You can experience the difference between the two loading methods with this online code sandbox. The sandbox has 2 configuration YAML files, one of which only has plain text data, while the other has a line that executes a potentially malicious script. Change the value of isSafe to switch which loader is used.

def process_case(case, isSafe=False):
  if isSafe:
    loader = yaml.safe_load
  else:
    loader = yaml.load

  with open(case['filename']) as fp:
    config = loader(fp)

  print(config)

You will find that the default loader opens both files without complaining, whereas the safe loader throws an exception if you try to open the YAML which contains code. Do not worry, since this python code is running on a remote server, your computer is safe.

Making safety the default

Coincidentally, after reading about this vulnerability I was discussing the concept of restricting APIs in a software design course with coach Jimmy Koppel. When prompted to find examples in the wild, I realized I was curious about why safe_load wasn’t the default behavior, as it implied that regular load was dangerous. Luckily, since the last 3.12 release, a PyYAML project maintainer had the same idea!

On June 26, 2018, I was notified through a dependency checker’s pull request to my open source python library that PyYAML released a new version 4.1 after 2 years at 3.12! Since this was a potentially breaking change, I read the changelog.

In my opinion, the most important change was this addition from August 2017- making yaml.load/yaml.dump “safe” by default, and renaming the old vanilla load/dump to danger_load and danger_dump.

This upgrade would make the updates I had made to my work project unnecessary, as it had the same effect as upgrading the library version.

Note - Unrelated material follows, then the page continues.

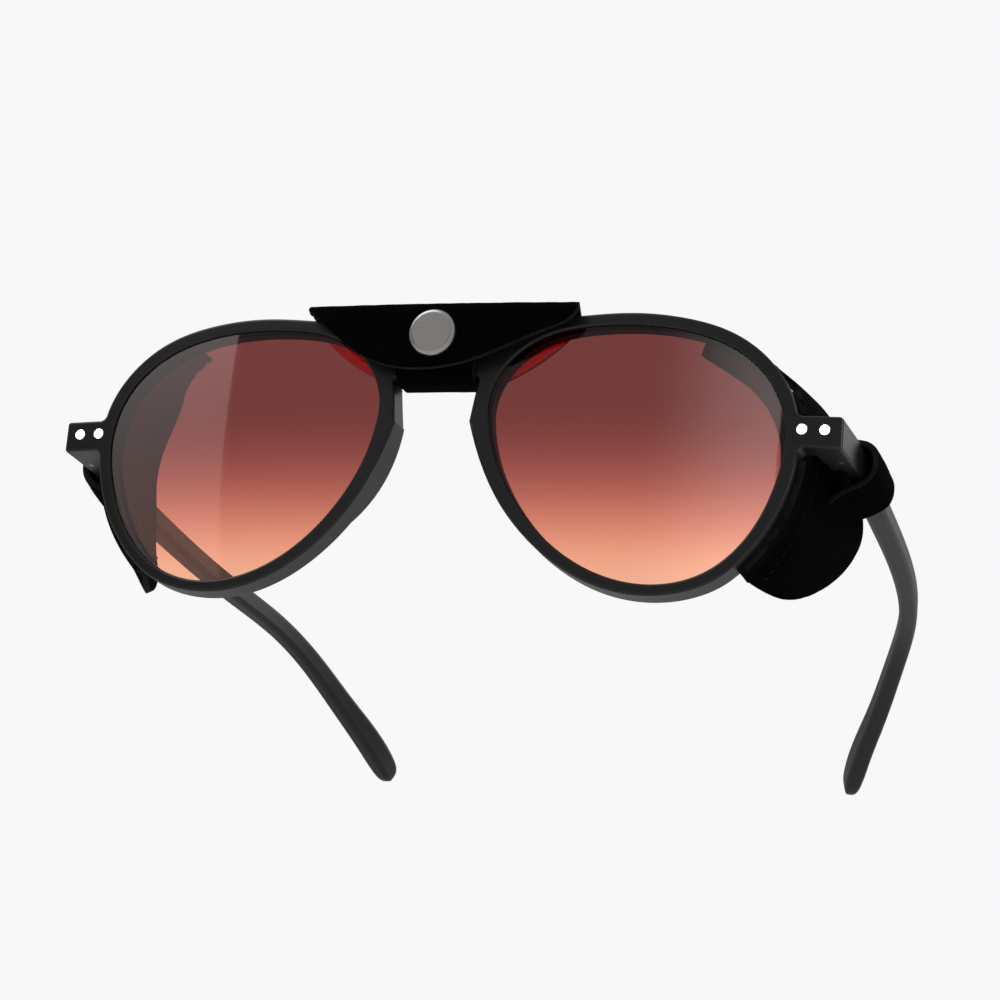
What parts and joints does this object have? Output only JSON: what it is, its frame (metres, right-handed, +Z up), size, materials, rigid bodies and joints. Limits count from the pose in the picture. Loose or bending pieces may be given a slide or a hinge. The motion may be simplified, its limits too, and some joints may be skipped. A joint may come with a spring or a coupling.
{
  "type": "glacier glasses",
  "caption": "Aviator mountain glasses with gradient lenses, folding temples, a leather nose cover closed by a press stud, and leather side shields.",
  "frame": {"origin": "middle of the nose gap, on the front surface of the rims, at the height of the rivets", "axes": "+X to the wearer's left across the front, +Y from the front back along the temples, +Z up"},
  "size_m": [0.153, 0.1445, 0.0593],
  "materials": {
    "frame_plastic": "black injection-moulded nylon, soft satin sheen",
    "temple_plastic": "black moulded temple plastic, satin",
    "lens": "brown-red gradient tint, darkest at the top",
    "rivet_metal": "bright flush rivets",
    "hinge_steel": "plain hinge steel",
    "leather_black": "black suede leather with grey cut edges",
    "leather_red": "bright red soft lining",
    "snap_metal": "nickel snap with a dull domed face",
    "thread": "black thread"
  },
  "bodies": {
    "front": {"front_frame": "frame_plastic", "lens_left": "lens", "front_rivets_left": "rivet_metal", "hinge_front_leaf_left": "hinge_steel", "hinge_screw_left": "hinge_steel", "hinge_anchor_pin_left": "rivet_metal", "side_shield_left": "leather_black", "shield_hem_left": "leather_black", "shield_binding_left": "leather_black", "shield_stitching_left": "thread", "lens_right": "lens", "front_rivets_right": "rivet_metal", "hinge_front_leaf_right": "hinge_steel", "hinge_screw_right": "hinge_steel", "hinge_anchor_pin_right": "rivet_metal", "side_shield_right": "leather_black", "shield_hem_right": "leather_black", "shield_binding_right": "leather_black", "shield_stitching_right": "thread", "nose_cover": "leather_black", "nose_lining": "leather_red", "nose_tab": "leather_black", "snap_stud": "snap_metal"},
    "temple_left": {"temple_left": "temple_plastic", "hinge_temple_leaf_left": "hinge_steel", "shield_loop_left": "leather_black"},
    "temple_right": {"temple_right": "temple_plastic", "hinge_temple_leaf_right": "hinge_steel", "shield_loop_right": "leather_black"},
    "nose_flap": {"nose_flap": "leather_black", "snap_cap": "snap_metal", "snap_socket": "snap_metal"}
  },
  "joints": [
    {"name": "left_temple_fold", "type": "hinge", "parent": "front", "child": "temple_left", "pos_m": [0.06875, 0.0186, 0], "axis": [0, 0, 1], "range_deg": [0, 86], "deforming": ["side_shield_left"]},
    {"name": "right_temple_fold", "type": "hinge", "parent": "front", "child": "temple_right", "pos_m": [-0.06875, 0.0186, 0], "axis": [0, 0, -1], "range_deg": [0, 81], "deforming": ["side_shield_right"]},
    {"name": "nose_flap_open", "type": "hinge", "parent": "front", "child": "nose_flap", "pos_m": [0, -0.00336, 0.02022], "axis": [-1, 0, 0], "range_deg": [0, 90]}
  ]
}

Python’s YAML Parsers are not Alone

Upon sharing this example, I learned that several other languages had popular “unsafe” YAML loaders by default as well:

  • PHP from Prescott Murphy (another course participant)
  • Ruby/Rails via Jimmy Koppel

How could this happen in so many places? As Martin Tournoij put it in the PHP article:

YAML may seem ‘simple’ and ‘obvious’ when glancing at a basic example, but turns out it’s not. The YAML spec is 23,449 words; for comparison, TOML is 3,339 words, JSON is 1,969 words, and XML is 20,603 words.

The longer the spec, the harder it is to write a parser that covers all the edge cases.

Defining “Safety” is Hard

Because of work, I didn’t merge the automated pull request right away. However, I anticipated that 4.1 release wouldn’t break my project, and was prepared to merge it after the US holiday.

In a stunning turn of events, 1 week after I received the automated pull request for this innocent sounding set of changes, a series of increasingly intense discussions were launched:

  • A PyYAML lead maintainer was thinking of reverting this “safe by default” change in the next 4.x release because it broke backwards compatibility with many other widely used libraries, such as vcrpy.
  • The definition of “safe” is not straightforward, the new safe_load could be considered less safe than it was before
  • There was a long thread about whether to prefix the “not-safe” methods with the word danger or python.
  • The whole situation was so draining that one of the two core maintainers chose to leave the project.

The team ultimately ended up removing PyYAML 4.1 from PyPI. This was a highly unusual move given that PyPI is viewed as immutable. I ended up rejecting the PR, because 4.1’s absence from PyPI meant that it was not a valid version to pin my app to.

At the time of this writing, the remaining team is working towards the roadmap for a new stable 4.2 release.

In the meantime, Github’s new vulnerability indicator has been pushing people to switch their usage of load to safe_load as this vector was flagged as a high severity vulnerability by NIST. 6+ months later, people are still learning about this change for the first time.

As of February 21 2019, based on the 4.2 roadmap, the only changes made to PyYAML 3.13 released in July 5 2018, are the ones necessary for compatibility with Python 3.7. I can’t say for sure because the changes are not in the changelog

Takeaways

  • If you’re not concerned with performance and just want a stricter Python YAML parser, consider StrictYAML .
  • It is much easier to design APIs with safety (restricted power) from the beginning. You can always add power in future versions because people have to opt-in to using it. In contrast, taking power away is tricky because people are used to having it, and doing so will break backwards compatibility.
  • Maintaining open source software is a challenging and often thankless task. The way people choose to communicate can drive even the most dedicated people away. While you can’t change the conduct of other people, letting maintainers of projects use use know that you appreciate their work may give them the motivation to persist.
  • Reading documentation for new libraries is generally important. However, it is especially critical for functions that process data from untrusted sources, or operate at the outer boundaries of your application surface in general.

With thanks to Charly Fontaine for encouraging me to turn my notes from last summer into a blog post, and Nazim Saouli for brainstorming ideas around projects with good defaults

Related Readings

Notes

  1. I was notified of the release of PyYAML 4.1 thanks to having an open source projects monitored by PyUP. I highly recommend this free service, as it keeps my projects up to date, and because I would not have noticed the PyYAML situation without it.
  2. Regarding constraints and “power” in design: With algorithmic sound generation or sonification - if the user has too much power (access to all the notes), there there is a risk that “noise” rather than “music” is produced. Some engines work only with notes that are guaranteed to sound “nice” when played together. This sound may not be viewed as “good” if it’s too predictable or repetitive, so lifting this “guaranteed harmony” restriction may be a necessary step to produce compelling tracks. Music is complicated and different from the code in this scenario, as there isn’t “dangerous” sound, and because dissonant sound can be used artistically.